Yes exactly, it's based on CRDTs and there is a strategy out there to mark the entries with a timestamp to figure out which one are the latest. An object may contain many entries and when they are read by the client they are just compared one by one to find the union, or the latest version.

The beauty of it is that the algorithm decide on how much entries to put in objects to ensure that only the data that is changed is sent on the network and compared on the other client. That's why we call it Condensation.

So, it's like a giant "grow only set" shared between as many nodes as you want and sending diffs on the network? I find it difficult to understand the possible applications* and the link with the article in the readme (https://www.inkandswitch.com/local-first.html).

*: I see that it could be used as backbone for an end-to-end encrypted messaging system, but what would it change for me if I were reading a remote API, running a multi-instance web app or parsing CSVs to train ML models on them ?

It's really not a grow only, there you have immutable data but it expires at some points regarding the rules you want to implement.

The integrity of the data is not shared on the network, each user owns his data, and choose to store it on his desired server. It's really like the email system.

For the article, it really joins the conclusion that you could build google doc, or an IOT system or anything but you will inherent from powerful synchronization, encryption, offline mode and so you can ensure the 7 principles the author of the article characterized.

You could just use a cloud to store massively your data, and pass them through a local server to make sure they are not compromised.

> It's really like the email system

Ah! I see where your inspiration is coming from! It's really interesting when you think of it that way!

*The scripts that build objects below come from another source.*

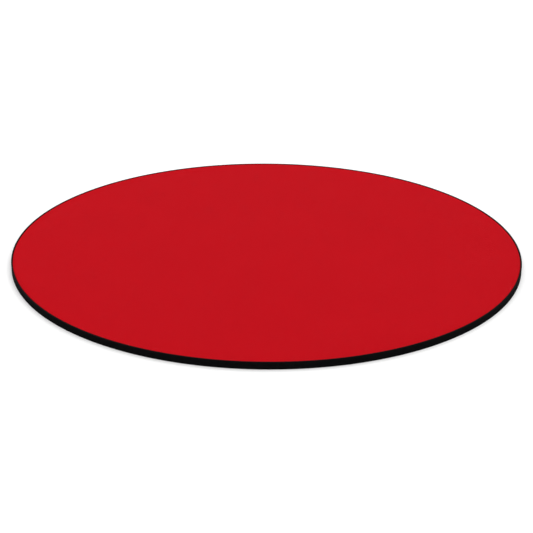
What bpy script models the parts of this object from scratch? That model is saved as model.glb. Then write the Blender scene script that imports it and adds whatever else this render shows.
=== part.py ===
"""A thin round mat: a red cloth face bonded into a black sponge rubber base.

The mat lies flat, face up. Its origin is the centre of its underside and +Z points up through the
face. The moulded base is as thick as the whole mat: it has a shallow round pocket in its top, which
holds the bonding film with the cloth on it. What is left of the base around the pocket is a hairline
rim, level with the cloth. Every piece is a turned shape about the Z axis.

Units are metres.
"""

import math

import bmesh
import bpy

MM = 0.001

# Driving dimensions.
MAT_RADIUS = 110 * MM
MAT_THICKNESS = 3 * MM
RIM_WIDTH = 0.65 * MM
RIM_EDGE_RADIUS = 0.2 * MM
CLOTH_THICKNESS = 0.4 * MM
CLOTH_EDGE_RADIUS = 0.1 * MM
FILM_THICKNESS = 0.08 * MM
GLUE_LINE = 0.02 * MM  # what is left free between two bonded layers

# How finely the round shapes are cut into flats.
TURN_STEPS = 160
EDGE_STEPS = 3
SHARP_ANGLE = math.radians(35)

# The stack of layers, from the top down.
POCKET_RADIUS = MAT_RADIUS - RIM_WIDTH
LAYER_RADIUS = POCKET_RADIUS - GLUE_LINE
CLOTH_TOP = MAT_THICKNESS
CLOTH_UNDERSIDE = CLOTH_TOP - CLOTH_THICKNESS
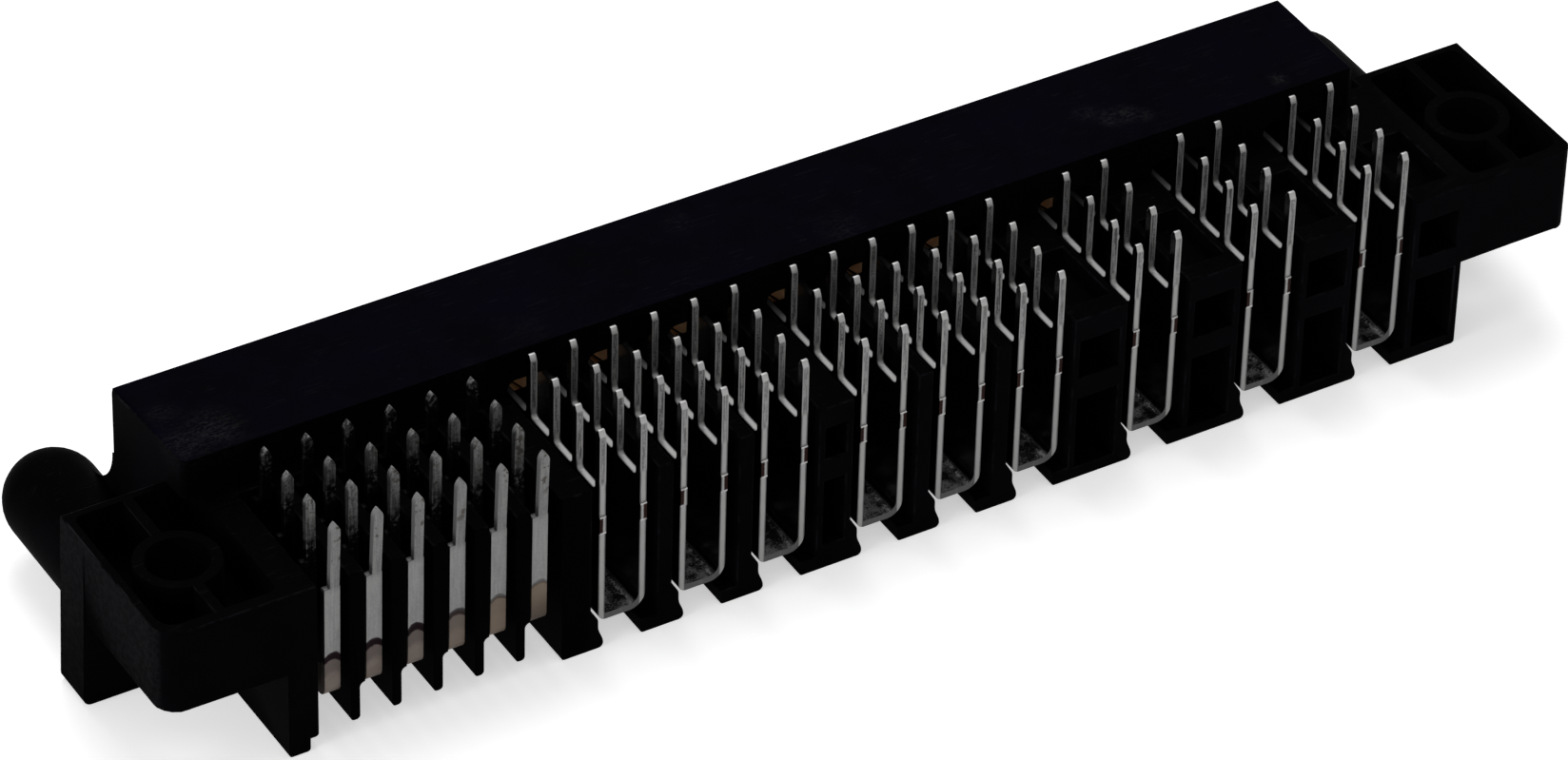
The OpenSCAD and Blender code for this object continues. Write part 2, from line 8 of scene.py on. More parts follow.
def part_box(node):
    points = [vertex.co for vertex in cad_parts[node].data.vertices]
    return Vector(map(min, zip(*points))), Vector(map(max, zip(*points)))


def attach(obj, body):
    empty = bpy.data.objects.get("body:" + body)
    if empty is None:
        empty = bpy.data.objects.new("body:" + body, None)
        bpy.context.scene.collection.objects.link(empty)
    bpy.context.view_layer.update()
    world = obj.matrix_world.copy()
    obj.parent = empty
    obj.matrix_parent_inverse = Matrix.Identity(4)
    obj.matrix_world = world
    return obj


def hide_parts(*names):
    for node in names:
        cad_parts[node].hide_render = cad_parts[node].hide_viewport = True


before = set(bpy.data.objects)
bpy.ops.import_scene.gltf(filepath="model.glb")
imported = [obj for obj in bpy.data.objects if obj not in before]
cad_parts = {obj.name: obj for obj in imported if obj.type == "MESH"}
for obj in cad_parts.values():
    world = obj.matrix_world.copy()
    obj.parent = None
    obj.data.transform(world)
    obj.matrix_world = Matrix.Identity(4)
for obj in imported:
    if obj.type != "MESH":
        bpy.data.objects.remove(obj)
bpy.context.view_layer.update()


# The housing is one moulding in black glass-filled plastic: the mating block, the comb of
# walls, two ears with screw bosses and two guide posts. It came out of the tool matt, and
# handling has rubbed the top of the block and scuffed the side of the left ear.

class Sock:
    """An output in a node tree. Sums of it add Math nodes, and node() adds any other."""

    def __init__(self, tree, socket=None):
        self.tree = tree
        self.socket = socket

    def node(self, kind, settings=None, sockets=None, out=0):
        """A new node's output, by number or identifier. Each socket takes a value or a link."""
        made = self.tree.nodes.new(kind)
        for name, value in (settings or {}).items():
            setattr(made, name, value)
        for name, value in (sockets or {}).items():
            found = [s for s in made.inputs if s.identifier == name]
            socket = found[0] if found else made.inputs[name]
            if isinstance(value, Sock):
                self.tree.links.new(value.socket, socket)
            else:
                socket.default_value = value
        ends = [s for k, s in enumerate(made.outputs) if out in (k, s.identifier)]
        return Sock(self.tree, ends[0] if ends else None)

    def maths(self, operation, a, b=0.0):
        return self.node("ShaderNodeMath", {"operation": operation}, {"Value": a, "Value_001": b})

    def __add__(self, other):
        return self.maths("ADD", self, other)

    def __sub__(self, other):
        return self.maths("SUBTRACT", self, other)

    def __rsub__(self, other):
        return self.maths("SUBTRACT", other, self)

    def __mul__(self, other):
        return self.maths("MULTIPLY", self, other)

    def __abs__(self):
        return self.maths("ABSOLUTE", self)

    __radd__ = __add__
    __rmul__ = __mul__

    def rise(self, low, high):
        """0 below low, 1 above high, and smooth between them."""
        return self.node("ShaderNodeMapRange", {"interpolation_type": "SMOOTHSTEP"},
                         {"Value": self, "From Min": low, "From Max": high})

    def mix(self, a, b):
        """Colour a where this is 0, colour b where it is 1."""
        return self.node("ShaderNodeMix", {"data_type": "RGBA"},
                         {"Factor_Float": self, "A_Color": a, "B_Color": b}, out="Result_Color")

    def noise(self, place, scale, detail=2.0, rough=0.5):
        """Noise from 0 to 1, with about scale humps in each unit of the place."""
        return self.node("ShaderNodeTexNoise", None,
                         {"Vector": place, "Scale": scale, "Detail": detail, "Roughness": rough})

    def scaled(self, by):
        """This vector times another, one number for each of X, Y and Z."""
        return self.node("ShaderNodeVectorMath", {"operation": "MULTIPLY"},
                         {"Vector": self, "Vector_001": by})

    def axes(self):
        split = self.node("ShaderNodeSeparateXYZ", None, {"Vector": self}).socket.node
        return [Sock(self.tree, split.outputs[k]) for k in range(3)]

    def near(self, point, radius):
        """1 at a point, falling to 0 at a radius from it."""
        away = self.node("ShaderNodeVectorMath", {"operation": "DISTANCE"},
                         {"Vector": self, "Vector_001": point}, out="Value")
        return 1 - away.rise(0.0, radius)

    def turned(self, angle, size):
        """This vector turned about Z by an angle in degrees, then stretched."""
        return self.node("ShaderNodeMapping", None,
                         {"Vector": self, "Rotation": (0, 0, math.radians(angle)), "Scale": size})


MM = 1000.0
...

I think there is a true need for a decentralized immutable data store (basically get/put/list operations), and it could serve a vast number of use cases. It enables simple algorithmic memoization, complete reproducibility of ML models, and datasets shareability. The only problem is we lack practical solutions. Maybe Condensation could help, or maybe not. In any case, it's good to see more alternative to traditional datastore that are not "git for data".

Yes immutable data stores are already working fine as you can see there https://condensation.io/stores/store/

And yes it really joins your point of horizontal scaling and sharing data in a controlled and secured manner.